Now you know the rest of the story.

Despite the wasted life of Greg that I described, if I saw him today, I would throw my arms around him and call him brother – and it would be very, very good.  If anyone in my family saw him, they would hug him like their own beloved friend.  I would joyfully introduce him to everyone in my family and they would all smile – because they know the stories about him.  

And when I saw him at the funeral for his mother back in 2019, he and I threw our arms around each other and just hugged and hugged.  We talked for a little while, and I learned that he continues to live a tough life…perhaps not one deserving of salvation or forgiveness.

But I will say that if he and I were to arrive before the Lord at the same time, I would get on my knees and beg the Lord to welcome Greg into paradise.  I would remind the Lord of the unwavering friendship Greg gave me during my very difficult high school years.  I would describe how he made me laugh – especially when I was angry at life and at everyone in it…except him.  I would talk about how we stuck together when both of our parents were getting divorced at almost the same time.  

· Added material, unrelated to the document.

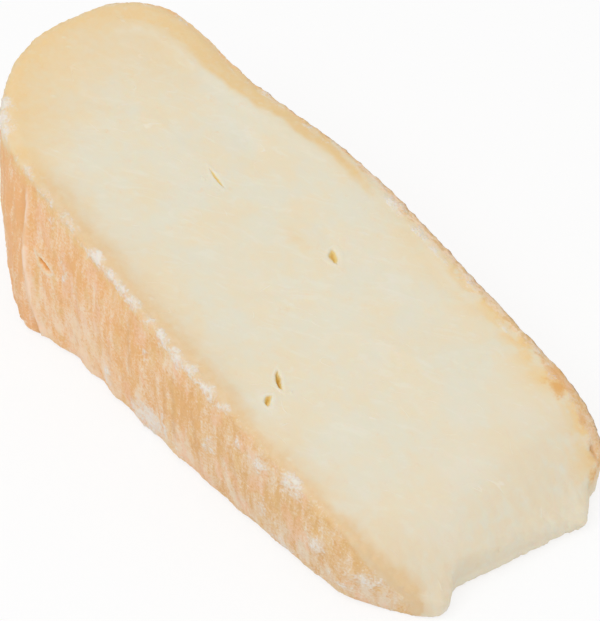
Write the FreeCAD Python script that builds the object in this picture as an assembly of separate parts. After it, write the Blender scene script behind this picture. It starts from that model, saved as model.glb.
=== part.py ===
import FreeCAD, Part

import math
import os

# A retail wedge of taleggio, a square washed-rind cheese, lying on one of its two cut faces.
# X runs from the bulged outer rind to the torn tip, Y from one broad rind to the other, which is
# the height of the whole cheese, and Z is up. The second cut face is on top and falls towards
# the tip, because the two knife cuts were not parallel. All sizes are millimetres.

# ---- driving dimensions ----
CHEESE_HEIGHT = 54.3  # from rind to rind, across the wedge
LENGTH = 126.0  # from the bulged outer rind to the torn tip
MIDDLE_THICKNESS = 28.5  # height of the upper cut face at the middle of the wedge
FACE_FALL = 0.235  # fall of the upper cut face towards the tip, per millimetre
TIP_THICKNESS = 2.6  # what the tear leaves at the end of the tip

# ---- plan of the wedge, worked out from the driving dimensions ----
OUTER_X = -0.523 * LENGTH  # furthest point of the bulged outer rind
TIP_X = OUTER_X + LENGTH
NEAR_Y = -0.535 * CHEESE_HEIGHT  # the rind that shows its full height
FAR_Y = NEAR_Y + CHEESE_HEIGHT
SHOULDER_X = -0.345 * LENGTH  # where the broad rinds turn into the outer rind
BULGE_Y = -0.08 * CHEESE_HEIGHT  # the furthest point of the bulge is off the middle
NEAR_BOW = 1.7  # the near rind bows out between its ends
FAR_WAIST = 6.6  # the far rind draws in towards the outer end
NEAR_ROUNDNESS = 1.9  # superellipse exponents of the bulge's two quarters
FAR_ROUNDNESS = 3.0
TIP_TURN_X = 0.33 * LENGTH  # where the broad rinds start to turn in to the tip

# The tear across the tip, as setbacks from TIP_X at heights up the cheese. A step at each end
# is where the paste gave way beside the rind.
TEAR = (
    (-19.6, 2.2),
    (-17.6, 0.6),
    (-14.8, 1.3),
    (-12.6, 3.6),
    (-9.5, 3.8),
    (-4.0, 2.8),
    (3.0, 2.1),
    (11.6, 1.2),
    (15.2, 0.0),
    (17.6, 2.2),
    (21.2, 4.6),
)

# ---- rind wall ----
WALL_BULGE = 1.2  # how far the rind wall swells between the cut faces
FOOT_TUCK = 0.5  # how far it draws in at the table
FOOT_SHARE = 0.12  # share of the wall's height over which it does so
CORNER_SAG = 2.9  # how far the soft rind has spread towards the table at the fold
CORNER_SAG_REACH = 8.0
TEAR_UNDERCUT = 0.9  # how far the tear leans in under the tip
LEVELS = (0.0, 0.05, 0.14, 0.26, 0.4, 0.54, 0.67, 0.78, 0.88, 1.0, 1.15)  # shares of the height
SECTION_POINTS = 200  # points round each section
COLUMN_TOP = 60.0  # the column that is cut down to the wedge
FLUTE_DEPTH = 0.32  # soft upright flutes left in the rind by the draining cloth
FLUTE_PITCH = 8.5
FOLD_DEPTH = 0.9  # the fold down the corner between the near rind and the outer rind
FOLD_WIDTH = 1.5
HEM_DEPTH = 0.45  # the fold's raised lip
RIM_RADIUS = 1.3  # soft edge between rind and upper cut face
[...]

I would beg the Lord to be merciful because Greg was the truest example of a friend that I had back in those days.  And if the Lord replied, “But Mark…in those 30 years that you didn’t see Greg, he has done wicked things,” I would say that it didn’t matter to me.  I still love him like a brother, no matter what he’s done. 

I owe him, Lord…I owe him.

Our loving Lord is never finished with us.  The rest of our own story, the rest of this church’s story, has yet to be written.  We may only know a part of it, but the rest has yet to be written.  Whether you are 9 or 99, whether you’ve come to Christ, live in Him your whole life, or continue to run away from His love, you aren’t done until the Lord says so.

The rest of our own story might be good.  It might be bad.  It might be ordinary.  It might be heroic.  But whatever it may be, make sure you know everything, make sure you wait for everything; because the rest of the story just might be where the Lord is waiting.